I’ve been writing about sex for almost as long as I’ve been having it, starting with a college internship at the Boston Phoenix in 2003 (I was a late bloomer). Back then, I didn’t expect to eventually settle into that niche so thoroughly. But here we are, nine years later, and I still write about sex for a living.
For the longest time, I operated as if my brand was split. When I first entered the professional realm, for example, I worked full-time at an academic book publisher. The sex writing, meanwhile, was a sorta-secret side hobby I did in my free time.
Then I went full-time freelance. I was able to devote more time to my writing, and editors were just begging for open and honest sex content that didn’t take itself too seriously. But when I decided to diversify and launch a career coaching company for publishing professionals, I struggled with how to create a cohesive platform.
“Does your sex writing turn off potential coaching clients?” people asked me. I told them I wouldn’t want to work with anyone who was turned off by that aspect of my life. I told them that most of my clients chose me because of my unconventional background. I even mentioned that sex writing and coaching had a lot in common, in that I used humor and honesty as a means of connecting with both my clients and my readers. All of this was true, but it was still tough to market those two sides of myself simultaneously.
Then I took a good, hard look at the mix of work I was doing and asked myself: How can I make my professional brand more integrated and awesome? I realized I would have to embrace my sex writing roots more fully.
I began scaling back on the time I spent marketing my coaching business, and started promoting myself as a ghostwriter, editor, and consultant to mental health professionals, activists and educators specializing in sexual health. I saw it as a way to continue doing the writing I enjoyed while still helping others. I even began writing a prescriptive memoir about being a sex writer with sexual dysfunction. Suddenly, things felt a lot less Jekyll and Hyde.
Basically, I used my more unconventional experience to set myself apart as a professional. You can (and should) do the same. It’ll give you that extra je ne sais quoi that will help you stand out from the other business owners in your niche. How?
The first thing you need to do is pinpoint what sets you apart from others in your field. So what makes you an original? If you’re not sure, ask yourself:
- What do you love to do in your spare time? What would you spend your time doing if you didn’t have to worry about the bills?
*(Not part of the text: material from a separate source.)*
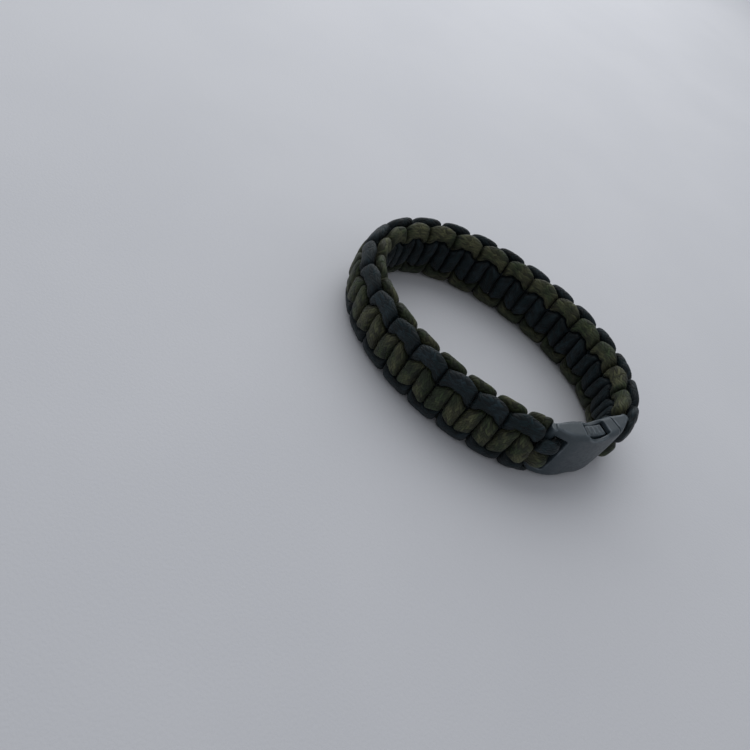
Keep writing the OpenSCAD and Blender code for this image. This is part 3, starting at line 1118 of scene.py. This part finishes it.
class FlatForm:
    """A form of the buckle before it is bent: x along the band, y across it, z outwards, in mm."""

    ALONG = 0
    ACROSS = 1
    OUTWARDS = 2
    SHORTEST = 1e-6

    @staticmethod
    def box(x: Span, y: Span, z: Span, corner: float = 0.0) -> Piece:
        """A block between pairs of limits, with its upright edges rounded.

        Args:
            x: Limits along the band, in either order.
            y: Limits across it.
            z: Limits outwards.
            corner: Radius of the four edges along z.

        Returns:
            The block.
        """
        limits = (x, y, z)
        bm = bmesh.new()
        bmesh.ops.create_cube(bm, size=1.0)
        bmesh.ops.scale(bm, vec=Vector([abs(b - a) for a, b in limits]), verts=bm.verts)
        bmesh.ops.translate(bm, vec=Vector([(a + b) / 2 for a, b in limits]), verts=bm.verts)
        if corner:
            FlatForm.round_edges(bm, FlatForm.OUTWARDS, corner, segments=5)
        return mesh_of(bm, "flat_block")

    @staticmethod
    def rod(middle: Triple, way: Pointing, radius: float, length: float) -> Piece:
        """A round rod.

        Args:
            middle: Its middle.
            way: Which way it points.
            radius: Its radius.
            length: Its length.

        Returns:
            The rod.
        """
        bm = bmesh.new()
        place = Matrix.Translation(middle) @ Matrix.Rotation(math.pi / 2, 4, way.value)
        bmesh.ops.create_cone(bm, cap_ends=True, segments=64, radius1=radius, radius2=radius,
                              depth=length, matrix=place)
        return mesh_of(bm, "flat_rod")

    @staticmethod
    def plate(outline: list[Span], half_t: float) -> Piece:
        """A flat plate.

        Args:
            outline: Its corners in turn.
            half_t: Half its thickness.

        Returns:
            The plate, with its middle surface at z = 0.
        """
        bm = bmesh.new()
        face = bm.faces.new([bm.verts.new((x, y, -half_t)) for x, y in outline])
        raised = bmesh.ops.extrude_face_region(bm, geom=[face])
        top = [v for v in raised["geom"] if isinstance(v, bmesh.types.BMVert)]
        bmesh.ops.translate(bm, vec=(0, 0, 2 * half_t), verts=top)
        bmesh.ops.recalc_face_normals(bm, faces=bm.faces)
        return mesh_of(bm, "flat_plate")

    @staticmethod
    def round_edges(bm: Form, axis: int, radius: float, segments: int) -> None:
        """Rounds the edges that run along an axis.

        Args:
            bm: The form.
            axis: The axis.
            radius: The edges' radius.
            segments: How many faces each rounding has.
        """
        edges = [e for e in bm.edges
                 if abs((e.verts[0].co - e.verts[1].co)[axis]) > FlatForm.SHORTEST]
        bmesh.ops.bevel(bm, geom=edges, offset=radius, segments=segments, profile=0.5,
                        affect="EDGES", material=-1)

    @staticmethod
    def divide(bm: Form, axis: int, places: Array) -> None:
        """Cuts the form's faces across an axis, so that they can follow a curve.

        Args:
            bm: The form.
            axis: The axis.
            places: Where along it to cut.
        """
        normal = Matrix.Identity(3)[axis]
        for place in places:
            bmesh.ops.bisect_plane(bm, geom=bm.verts[:] + bm.edges[:] + bm.faces[:],
                                   plane_co=normal * float(place), plane_no=normal)

    @staticmethod
    def carve(body: Piece, tool: Piece, how: Carving) -> None:
        """Cuts a tool out of a body or adds it, and removes the tool.

        Args:
            body: The form that is changed.
            tool: The form that changes it.
            how: Whether it is cut out or added.
        """
        modifier = body.modifiers.new("carve", "BOOLEAN")
        modifier.operation = how.value
        modifier.solver = "EXACT"
        modifier.object = tool
        apply_modifiers(body)
        bpy.data.objects.remove(tool)


@dataclass
class BuckleHalf:
    """What both halves of the buckle share: a crowned body, thinned to a bar, with a strap slot."""

    name: str
    node: str
    finish: AcetalFinish
    path: BandPath
    side: int
    crown: float = 0.35
    slot_corner: float = 0.7
    past: float = 1.0
    lap: float = 0.5
    step_along: float = 0.5
    cuts_across: int = 7
    voxel: float = 0.16
    soften: int = 4
    sharp_turn: float = 0.12
    wear_spread: int = 2

    def body(self, inner: float) -> Piece:
        """The half's outer form, from its strap bar to its inner end.

        Args:
            inner: Where the body ends, towards the buckle's middle.

        Returns:
            The flat body with its slot cut and its bar in place.
        """
        z = self.path.sizes
        half_w, half_t = z.buckle_half_w, z.thickness / 2
        bar_at = self.side * (z.tip - z.bar_inset)
        body = FlatForm.box((bar_at, inner), (-half_w, half_w), (-half_t, half_t))
        bm = bmesh.new()
        bm.from_mesh(body.data)
        FlatForm.round_edges(bm, FlatForm.ALONG, z.edge_r, segments=6)
        low, high = sorted((bar_at, inner))
        step = self.step_along
        FlatForm.divide(bm, FlatForm.ALONG, np.arange(math.ceil(low / step) * step, high, step))
        FlatForm.divide(bm, FlatForm.ACROSS, np.arange(-self.cuts_across, self.cuts_across + 1.0))
        for vert in bm.verts:
            crowning = 1 - self.crown / half_t * (vert.co.y / half_w) ** 2
            vert.co.z *= self._thinning(abs(vert.co.x)) * crowning
        bm.to_mesh(body.data)
        bm.free()
        slot = FlatForm.box((self.side * (z.tip + self.past), self.side * (z.tip - z.slot_reach)),
                            (-z.slot_half_w, z.slot_half_w), (-z.thickness, z.thickness),
                            self.slot_corner)
        FlatForm.carve(body, slot, Carving.CUT)
        bar = FlatForm.rod((bar_at, 0, 0), Pointing.ACROSS, z.bar_d / 2, 2 * (half_w - z.bar_end))
        FlatForm.carve(body, bar, Carving.ADD)
        return body

    def _thinning(self, distance: float) -> float:
        """Share of the full thickness that the body has left.

        Args:
            distance: How far from the buckle's middle.

        Returns:
            The share, which falls towards the bar.
        """
        z = self.path.sizes
        bar_at = z.tip - z.bar_inset
        full_at = z.tip - z.slot_reach - z.taper_len
        f = min(max((bar_at - distance) / (bar_at - full_at), 0), 1)
        thin = z.bar_d / 2 - z.rail_step
        return (thin + (z.thickness / 2 - thin) * math.sin(math.pi / 2 * f)) / (z.thickness / 2)

    def finish_piece(self, body: Piece, forms: list[Piece], how: Carving) -> None:
        """Carves the body, softens its edges, bends it to the loop and dresses it.

        Args:
            body: The flat body.
            forms: The flat forms that change it, in turn.
            how: Whether they are cut out or added.
        """
        for form in forms:
            FlatForm.carve(body, form, how)
        remesh = body.modifiers.new("skin", "REMESH")
        remesh.mode = "VOXEL"
        remesh.voxel_size = self.voxel
        apply_modifiers(body)
        bm = bmesh.new()
        bm.from_mesh(body.data)
        for _ in range(self.soften):
            bmesh.ops.smooth_vert(bm, verts=bm.verts, factor=0.5, use_axis_x=True, use_axis_y=True,
                                  use_axis_z=True)
        for face in bm.faces:
            face.smooth = True
        edges = self._edge_values(bm)
        bm.to_mesh(body.data)
        bm.free()
        bent = self.path.on_buckle(vertex_array(body.data)) * MM
        body.data.vertices.foreach_set("co", bent.ravel())
        body.data.update()
        layer = body.data.attributes.new("edge", "FLOAT", "POINT")
        layer.data.foreach_set("value", edges.astype(np.float32))
        body.name = body.data.name = self.name
        dress(body, self.node, self.finish)
        log.info("%s: %d faces", self.name, len(body.data.polygons))

    def _edge_values(self, bm: Form) -> Array:
        """Finds the edges that wear rubs.

        Args:
            bm: The softened form.

        Returns:
            How sharply the skin turns outwards at each point, from 0 to 1.
        """
        bm.normal_update()
        turn = np.array([
            np.mean([e.calc_face_angle_signed(0.0) for e in v.link_edges]) for v in bm.verts
        ])
        pairs = np.array([[e.verts[0].index, e.verts[1].index] for e in bm.edges])
        for _ in range(self.wear_spread):
            total, count = turn.copy(), np.ones(len(turn))
            np.add.at(total, pairs[:, 0], turn[pairs[:, 1]])
            np.add.at(total, pairs[:, 1], turn[pairs[:, 0]])
            np.add.at(count, pairs.ravel(), 1)
            turn = total / count
        return np.clip(turn / self.sharp_turn, 0, 1)


@dataclass
class BuckleSocket(BuckleHalf):
    """The half that the prongs lock into: a pocket, a window each side and finger notches."""

    side: int = -1

    def build(self) -> None:
        """Carves and finishes the socket."""
        z = self.path.sizes
        body = self.body(z.mouth)
        half_w, half_t, outside = z.pocket_half_w, z.pocket_half_t, z.buckle_half_w
        tools = [FlatForm.box((z.pocket_end, z.mouth + self.past), (-half_w, half_w), (-half_t, half_t))]
        middle = (z.window_a + z.window_b) / 2
        for way in (-1, 1):
            tools.append(FlatForm.box((z.window_b, z.window_a),
                                      (way * (half_w - self.lap), way * (outside + self.past)),
                                      (-z.window_half_t, z.window_half_t)))
            tools.append(FlatForm.rod((middle, way * (outside + z.notch_r - z.notch_depth), 0),
                                      Pointing.OUTWARDS, z.notch_r, 3 * z.thickness))
        self.finish_piece(body, tools, Carving.CUT)


@dataclass
class BucklePlug(BuckleHalf):
    """The half with the two prongs, whose heads are the release buttons, and a middle guide."""

    side: int = 1
    ridge_r: float = 0.36
    ridge_inset: float = 0.2
    ridges: int = 4

    def build(self) -> None:
        """Carves and finishes the plug."""
        z = self.path.sizes
        body = self.body(z.seam)
        prong_t = z.window_half_t - z.play
        root_t = z.pocket_half_t - z.play
        root_w = z.pocket_half_w - z.play
        guide_t = prong_t - z.play
        nose = z.pocket_end + 2 * z.play
        parts = [
            FlatForm.box((z.seam - z.root_len, z.seam + self.lap), (-root_w, root_w), (-root_t, root_t)),
            FlatForm.box((nose + z.guide_back, z.seam), (-z.guide_w / 2, z.guide_w / 2),
                         (-guide_t, guide_t)),
        ]
        low, high = z.window_b + z.play + z.button_slope, z.window_a - z.latch_gap
        for way in (-1, 1):
            parts.append(self._prong(way, root_w, nose, prong_t))
            for k in range(self.ridges):
                x = low + (high - low) * (k + 0.5) / self.ridges
                parts.append(FlatForm.rod((x, way * (z.buckle_half_w - z.button_drop), 0),
                                          Pointing.OUTWARDS, self.ridge_r,
                                          2 * prong_t - 2 * self.ridge_inset))
        self.finish_piece(body, parts, Carving.ADD)

    def _prong(self, way: int, root_w: float, nose: float, half_t: float) -> Piece:
        """One prong: an arm from the root to a wide head with a sloped nose.

        Args:
            way: 1 or -1, for the side that it is on.
            root_w: Half the root's width.
            nose: Where the prong ends.
            half_t: Half its thickness.

        Returns:
            The flat prong.
        """
        z = self.path.sizes
        side = root_w - z.flex_gap
        inner = side - z.arm_w
        button = z.buckle_half_w - z.button_drop
        head_a, head_b = z.window_a - z.latch_gap, z.window_b + z.play
        root_in = z.seam - z.root_len + self.lap
        outline = [
            (root_in, inner), (root_in, side), (head_a, side), (head_a, button),
            (head_b + z.button_slope, button), (head_b, side), (nose, inner + z.nose_w / 2),
            (nose, inner - z.nose_w / 2), (head_b, inner - z.head_belly), (head_a, inner),
        ]
        return FlatForm.plate([(x, way * y) for x, y in outline], half_t)


@dataclass(frozen=True)
class LightPanel:
    """A square light panel that faces the bracelet."""

    name: str
    place: Triple
    size: float
    power: float
    colour: Triple

    def hang(self) -> None:
        """Makes the light and turns it to the bracelet."""
        data = bpy.data.lights.new(self.name, "AREA")
        data.size, data.energy, data.color = self.size, self.power, self.colour
        panel = bpy.data.objects.new(self.name, data)
        turn = (-Vector(self.place)).to_track_quat("-Z", "Y").to_matrix().to_4x4()
        panel.matrix_world = Matrix.Translation(self.place) @ turn
        bpy.context.scene.collection.objects.link(panel)


@dataclass
class Studio:
    """The pale surface, the soft light and the camera at the photo's angle."""

    floor_half: float = 1.5
    camera_at: Triple = (0.01221, -0.16222, 0.13631)
    looks_along: Triple = (-0.1492, 0.6916, -0.7067)
    camera_up: Triple = (-0.6328, 0.4824, 0.6057)
    focal_px: float = 740.0
    frame_px: float = 750.0
    sensor_mm: float = 36.0
    nearest: float = 0.01
    panels: tuple[LightPanel, ...] = (
        LightPanel("window_light", (-0.235, 0.265, 0.33), 0.75, 2.15, (0.97, 0.985, 1.0)),
        LightPanel("room_light", (0.5, -0.45, 0.5), 0.9, 0.2, (1.0, 0.98, 0.96)),
    )
    sky_colour: Triple = (0.84, 0.87, 0.93)
    sky_strength: float = 0.47

    def camera(self) -> None:
        """Makes the camera where the fit to the photo's stitches puts it."""
        data = bpy.data.cameras.new("camera")
        data.sensor_width = self.sensor_mm
        data.lens = self.sensor_mm * self.focal_px / self.frame_px
        data.clip_start = self.nearest
        back = -Vector(self.looks_along).normalized()
        right = Vector(self.camera_up).cross(back).normalized()
        turn = Matrix((right, back.cross(right), back)).transposed().to_4x4()
        camera = bpy.data.objects.new("camera", data)
        camera.matrix_world = Matrix.Translation(self.camera_at) @ turn
        bpy.context.scene.collection.objects.link(camera)
        bpy.context.scene.camera = camera

    def floor(self) -> None:
        """Lays the pale surface under the bracelet."""
        bm = bmesh.new()
        bmesh.ops.create_grid(bm, x_segments=1, y_segments=1, size=self.floor_half)
        floor = mesh_of(bm, "floor")
        floor.data.materials.append(TabletopFinish().material())

    def lights(self) -> None:
        """Hangs a large soft light over the far side and a weak one opposite, under a pale sky."""
        for panel in self.panels:
            panel.hang()
        world = bpy.data.worlds.new("sky")
        world.use_nodes = True
        sky = world.node_tree.nodes["Background"]
        sky.inputs["Color"].default_value = (*self.sky_colour, 1.0)
        sky.inputs["Strength"].default_value = self.sky_strength
        bpy.context.scene.world = world
        bpy.context.scene.view_settings.view_transform = "Standard"


OLIVE = SheathFinish("olive_sheath", "olive_cord", (0.023, 0.034, 0.0145), (0.063, 0.065, 0.032),
                     sheen=0.04, roughness=0.54)
BLACK = SheathFinish("black_sheath", "black_cord", (0.0018, 0.0088, 0.0108), (0.0112, 0.021, 0.0262),
                     sheen=0.03, roughness=0.52)
PLASTIC = AcetalFinish("buckle_acetal", "buckle_plastic", (0.030, 0.043, 0.052), (0.10, 0.122, 0.14),
                       roughness=0.42)


def main() -> None:
    """Builds and dresses the whole bracelet and its surroundings."""
    logging.basicConfig(level=logging.INFO, format="%(name)s: %(message)s")
    sizes = BraceletSizes()
    path = BandPath(sizes)
    studio = Studio()
    studio.camera()
    cords = [
        WovenCord("olive_sheath", "olive_cord", Facing.BARS_OUTSIDE, OLIVE, path, seed=11),
        WovenCord("black_sheath", "black_cord", Facing.BARS_INSIDE, BLACK, path, seed=29),
    ]
    for cord in cords:
        cord.shape()
    hard = [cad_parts["buckle_socket"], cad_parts["buckle_plug"]]
    Weave(cords, BandSection(sizes)).swell(hard)
    for cord in cords:
        cord.build()
    BuckleSocket("buckle_socket_shell", "buckle_socket", PLASTIC, path).build()
    BucklePlug("buckle_plug_body", "buckle_plug", PLASTIC, path).build()
    studio.floor()
    studio.lights()


if __name__ == "__main__":
    main()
- What do you naturally do well?
- What have been your greatest achievements? What heart-exploding accomplishment do you brag about the most?
- What do you want to be remembered for?
- What do other people consistently ask you for advice on?
Remember to ask other people where your strengths lie, too. You might be surprised by what others see in you.
Then, use this information to figure out a new way of describing yourself to others. For example, instead of introducing myself as a career consultant who sometimes writes about sex, I now present myself as someone who does content marketing and consulting for sexual health professionals.
Of course, it can be tough to draw a line between the personal and the professional when you’re using your personal life as a means of defining your career. So turn inward again and ask yourself: Who is my ideal client? Who do I want to be working with? What do I feel comfortable sharing with them?
Everyone who falls outside the vision of your ideal client — someone who doesn’t judge your hoop-dancing side hobby or your funeral-singing side gig but instead eats it up — well, they can go and hire that other copywriter/web developer/publicist/service provider. The one who’s nothing like you.